**Set task:** Reproduce the complete listing without any deviation.
Start of Data
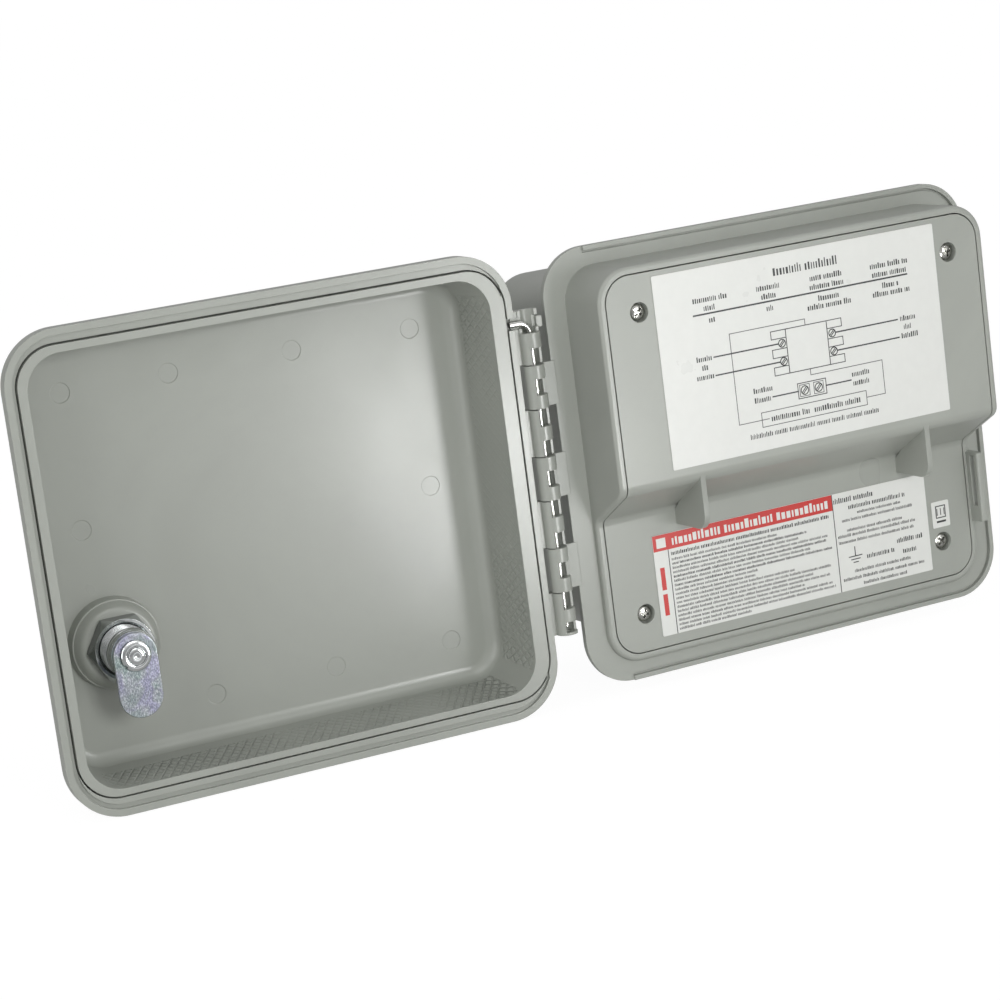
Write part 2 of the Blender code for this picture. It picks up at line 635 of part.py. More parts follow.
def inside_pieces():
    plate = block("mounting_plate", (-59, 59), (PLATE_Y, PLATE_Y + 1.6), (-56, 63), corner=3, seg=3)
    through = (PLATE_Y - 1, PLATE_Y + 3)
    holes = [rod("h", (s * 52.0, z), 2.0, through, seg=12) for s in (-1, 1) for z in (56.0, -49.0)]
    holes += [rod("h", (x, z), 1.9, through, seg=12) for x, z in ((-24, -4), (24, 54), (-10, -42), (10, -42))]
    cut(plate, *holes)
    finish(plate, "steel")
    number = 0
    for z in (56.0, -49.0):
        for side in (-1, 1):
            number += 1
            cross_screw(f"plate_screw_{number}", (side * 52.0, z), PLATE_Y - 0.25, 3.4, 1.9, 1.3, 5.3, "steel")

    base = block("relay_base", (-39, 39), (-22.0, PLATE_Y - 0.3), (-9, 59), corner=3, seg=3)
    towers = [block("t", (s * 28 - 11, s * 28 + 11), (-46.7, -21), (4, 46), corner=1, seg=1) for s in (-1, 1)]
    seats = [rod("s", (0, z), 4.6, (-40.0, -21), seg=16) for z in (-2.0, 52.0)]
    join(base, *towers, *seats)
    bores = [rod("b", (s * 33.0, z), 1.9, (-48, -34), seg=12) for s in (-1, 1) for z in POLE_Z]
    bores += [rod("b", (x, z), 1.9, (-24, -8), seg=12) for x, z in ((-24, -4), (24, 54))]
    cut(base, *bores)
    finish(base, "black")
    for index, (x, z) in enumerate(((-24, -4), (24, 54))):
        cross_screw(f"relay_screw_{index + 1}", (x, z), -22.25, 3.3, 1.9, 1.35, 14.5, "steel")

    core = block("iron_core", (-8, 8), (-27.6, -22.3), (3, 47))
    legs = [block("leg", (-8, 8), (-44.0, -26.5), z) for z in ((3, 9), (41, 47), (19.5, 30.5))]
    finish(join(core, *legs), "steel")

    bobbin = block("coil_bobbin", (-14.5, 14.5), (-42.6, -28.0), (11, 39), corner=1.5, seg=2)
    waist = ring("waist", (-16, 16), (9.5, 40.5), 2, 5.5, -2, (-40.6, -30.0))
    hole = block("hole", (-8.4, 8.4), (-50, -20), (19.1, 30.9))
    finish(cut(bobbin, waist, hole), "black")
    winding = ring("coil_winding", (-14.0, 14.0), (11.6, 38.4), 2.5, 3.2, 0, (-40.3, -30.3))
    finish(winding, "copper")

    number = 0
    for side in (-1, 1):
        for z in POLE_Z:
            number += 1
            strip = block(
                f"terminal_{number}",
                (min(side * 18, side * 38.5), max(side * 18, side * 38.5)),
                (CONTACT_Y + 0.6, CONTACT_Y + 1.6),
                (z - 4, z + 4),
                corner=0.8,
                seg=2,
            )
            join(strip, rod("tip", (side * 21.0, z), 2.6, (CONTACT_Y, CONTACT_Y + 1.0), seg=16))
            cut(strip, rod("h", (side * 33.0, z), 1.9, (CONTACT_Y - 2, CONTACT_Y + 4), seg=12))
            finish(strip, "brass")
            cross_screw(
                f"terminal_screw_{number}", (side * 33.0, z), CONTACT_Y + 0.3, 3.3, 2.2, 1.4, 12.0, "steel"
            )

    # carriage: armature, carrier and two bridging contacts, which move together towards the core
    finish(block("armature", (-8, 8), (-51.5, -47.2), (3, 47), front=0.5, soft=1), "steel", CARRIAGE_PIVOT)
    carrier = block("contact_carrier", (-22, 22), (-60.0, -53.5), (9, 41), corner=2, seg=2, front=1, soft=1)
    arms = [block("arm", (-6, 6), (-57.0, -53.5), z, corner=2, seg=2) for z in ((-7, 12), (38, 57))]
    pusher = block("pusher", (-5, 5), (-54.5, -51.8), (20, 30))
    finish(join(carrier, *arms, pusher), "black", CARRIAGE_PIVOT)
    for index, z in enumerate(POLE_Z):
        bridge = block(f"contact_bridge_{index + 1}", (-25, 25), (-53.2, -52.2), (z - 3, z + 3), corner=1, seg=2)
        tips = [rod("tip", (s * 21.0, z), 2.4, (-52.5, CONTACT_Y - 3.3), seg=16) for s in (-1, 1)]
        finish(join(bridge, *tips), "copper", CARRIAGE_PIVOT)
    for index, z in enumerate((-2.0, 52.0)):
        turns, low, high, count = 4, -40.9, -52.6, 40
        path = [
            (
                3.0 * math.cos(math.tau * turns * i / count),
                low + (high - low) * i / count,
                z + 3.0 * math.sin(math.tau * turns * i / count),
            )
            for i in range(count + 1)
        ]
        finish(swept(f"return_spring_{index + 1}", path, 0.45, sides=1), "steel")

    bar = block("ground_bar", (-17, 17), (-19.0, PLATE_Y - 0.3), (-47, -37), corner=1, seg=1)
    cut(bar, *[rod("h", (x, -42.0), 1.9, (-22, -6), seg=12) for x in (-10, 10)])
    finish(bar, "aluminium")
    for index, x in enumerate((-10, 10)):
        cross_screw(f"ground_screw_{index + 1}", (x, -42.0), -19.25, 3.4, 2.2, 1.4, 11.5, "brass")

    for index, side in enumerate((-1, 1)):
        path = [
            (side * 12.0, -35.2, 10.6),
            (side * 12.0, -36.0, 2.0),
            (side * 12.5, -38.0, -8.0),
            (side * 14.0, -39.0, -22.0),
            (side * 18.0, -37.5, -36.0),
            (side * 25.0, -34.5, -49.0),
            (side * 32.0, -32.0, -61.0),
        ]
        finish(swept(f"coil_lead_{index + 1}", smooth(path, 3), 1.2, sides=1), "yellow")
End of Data
**Finished exercise:**
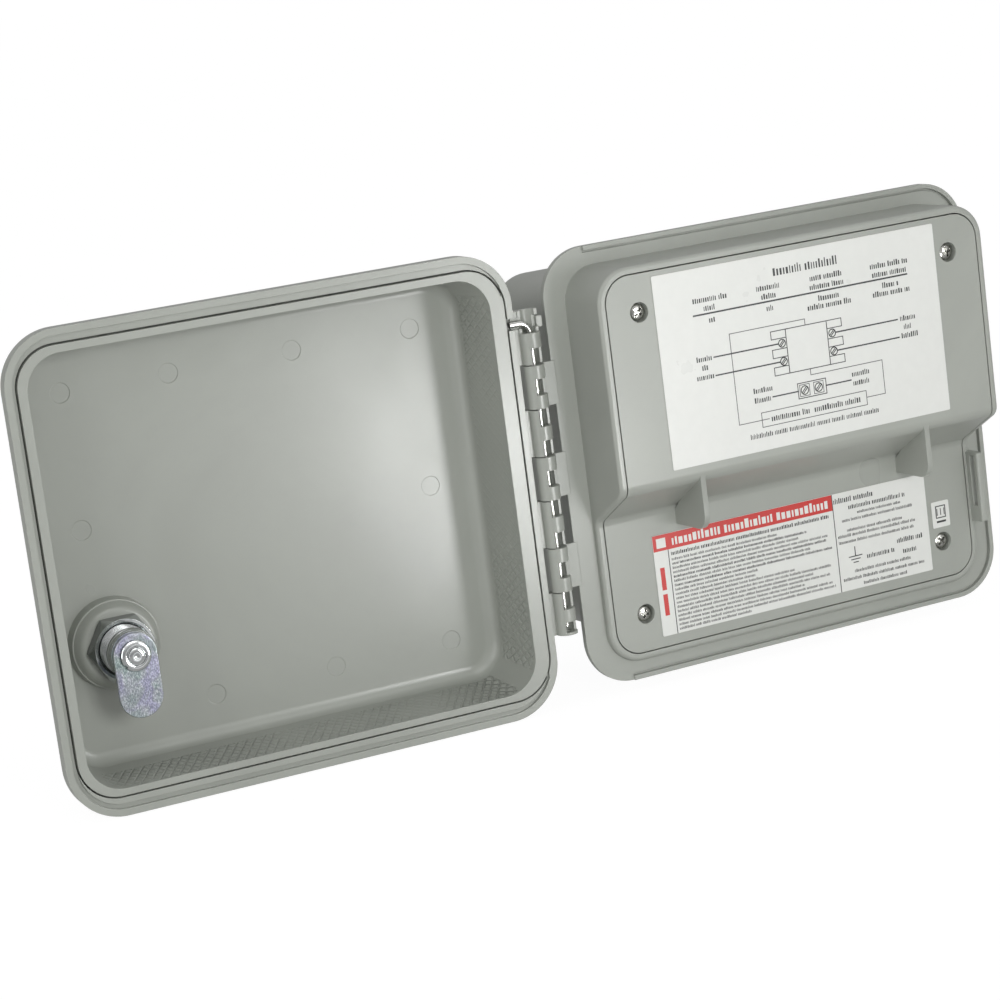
Write part 2 of the Blender code for this picture. It picks up at line 635 of part.py. More parts follow.
def inside_pieces():
    plate = block("mounting_plate", (-59, 59), (PLATE_Y, PLATE_Y + 1.6), (-56, 63), corner=3, seg=3)
    through = (PLATE_Y - 1, PLATE_Y + 3)
    holes = [rod("h", (s * 52.0, z), 2.0, through, seg=12) for s in (-1, 1) for z in (56.0, -49.0)]
    holes += [rod("h", (x, z), 1.9, through, seg=12) for x, z in ((-24, -4), (24, 54), (-10, -42), (10, -42))]
    cut(plate, *holes)
    finish(plate, "steel")
    number = 0
    for z in (56.0, -49.0):
        for side in (-1, 1):
            number += 1
            cross_screw(f"plate_screw_{number}", (side * 52.0, z), PLATE_Y - 0.25, 3.4, 1.9, 1.3, 5.3, "steel")

    base = block("relay_base", (-39, 39), (-22.0, PLATE_Y - 0.3), (-9, 59), corner=3, seg=3)
    towers = [block("t", (s * 28 - 11, s * 28 + 11), (-46.7, -21), (4, 46), corner=1, seg=1) for s in (-1, 1)]
    seats = [rod("s", (0, z), 4.6, (-40.0, -21), seg=16) for z in (-2.0, 52.0)]
    join(base, *towers, *seats)
    bores = [rod("b", (s * 33.0, z), 1.9, (-48, -34), seg=12) for s in (-1, 1) for z in POLE_Z]
    bores += [rod("b", (x, z), 1.9, (-24, -8), seg=12) for x, z in ((-24, -4), (24, 54))]
    cut(base, *bores)
    finish(base, "black")
    for index, (x, z) in enumerate(((-24, -4), (24, 54))):
        cross_screw(f"relay_screw_{index + 1}", (x, z), -22.25, 3.3, 1.9, 1.35, 14.5, "steel")

    core = block("iron_core", (-8, 8), (-27.6, -22.3), (3, 47))
    legs = [block("leg", (-8, 8), (-44.0, -26.5), z) for z in ((3, 9), (41, 47), (19.5, 30.5))]
    finish(join(core, *legs), "steel")

    bobbin = block("coil_bobbin", (-14.5, 14.5), (-42.6, -28.0), (11, 39), corner=1.5, seg=2)
    waist = ring("waist", (-16, 16), (9.5, 40.5), 2, 5.5, -2, (-40.6, -30.0))
    hole = block("hole", (-8.4, 8.4), (-50, -20), (19.1, 30.9))
    finish(cut(bobbin, waist, hole), "black")
    winding = ring("coil_winding", (-14.0, 14.0), (11.6, 38.4), 2.5, 3.2, 0, (-40.3, -30.3))
    finish(winding, "copper")

    number = 0
    for side in (-1, 1):
        for z in POLE_Z:
            number += 1
            strip = block(
                f"terminal_{number}",
                (min(side * 18, side * 38.5), max(side * 18, side * 38.5)),
                (CONTACT_Y + 0.6, CONTACT_Y + 1.6),
                (z - 4, z + 4),
                corner=0.8,
                seg=2,
            )
            join(strip, rod("tip", (side * 21.0, z), 2.6, (CONTACT_Y, CONTACT_Y + 1.0), seg=16))
            cut(strip, rod("h", (side * 33.0, z), 1.9, (CONTACT_Y - 2, CONTACT_Y + 4), seg=12))
            finish(strip, "brass")
            cross_screw(
                f"terminal_screw_{number}", (side * 33.0, z), CONTACT_Y + 0.3, 3.3, 2.2, 1.4, 12.0, "steel"
            )

    # carriage: armature, carrier and two bridging contacts, which move together towards the core
    finish(block("armature", (-8, 8), (-51.5, -47.2), (3, 47), front=0.5, soft=1), "steel", CARRIAGE_PIVOT)
    carrier = block("contact_carrier", (-22, 22), (-60.0, -53.5), (9, 41), corner=2, seg=2, front=1, soft=1)
    arms = [block("arm", (-6, 6), (-57.0, -53.5), z, corner=2, seg=2) for z in ((-7, 12), (38, 57))]
    pusher = block("pusher", (-5, 5), (-54.5, -51.8), (20, 30))
    finish(join(carrier, *arms, pusher), "black", CARRIAGE_PIVOT)
    for index, z in enumerate(POLE_Z):
        bridge = block(f"contact_bridge_{index + 1}", (-25, 25), (-53.2, -52.2), (z - 3, z + 3), corner=1, seg=2)
        tips = [rod("tip", (s * 21.0, z), 2.4, (-52.5, CONTACT_Y - 3.3), seg=16) for s in (-1, 1)]
        finish(join(bridge, *tips), "copper", CARRIAGE_PIVOT)
    for index, z in enumerate((-2.0, 52.0)):
        turns, low, high, count = 4, -40.9, -52.6, 40
        path = [
            (
                3.0 * math.cos(math.tau * turns * i / count),
                low + (high - low) * i / count,
                z + 3.0 * math.sin(math.tau * turns * i / count),
            )
            for i in range(count + 1)
        ]
        finish(swept(f"return_spring_{index + 1}", path, 0.45, sides=1), "steel")

    bar = block("ground_bar", (-17, 17), (-19.0, PLATE_Y - 0.3), (-47, -37), corner=1, seg=1)
    cut(bar, *[rod("h", (x, -42.0), 1.9, (-22, -6), seg=12) for x in (-10, 10)])
    finish(bar, "aluminium")
    for index, x in enumerate((-10, 10)):
        cross_screw(f"ground_screw_{index + 1}", (x, -42.0), -19.25, 3.4, 2.2, 1.4, 11.5, "brass")

    for index, side in enumerate((-1, 1)):
        path = [
            (side * 12.0, -35.2, 10.6),
            (side * 12.0, -36.0, 2.0),
            (side * 12.5, -38.0, -8.0),
            (side * 14.0, -39.0, -22.0),
            (side * 18.0, -37.5, -36.0),
            (side * 25.0, -34.5, -49.0),
            (side * 32.0, -32.0, -61.0),
        ]
        finish(swept(f"coil_lead_{index + 1}", smooth(path, 3), 1.2, sides=1), "yellow")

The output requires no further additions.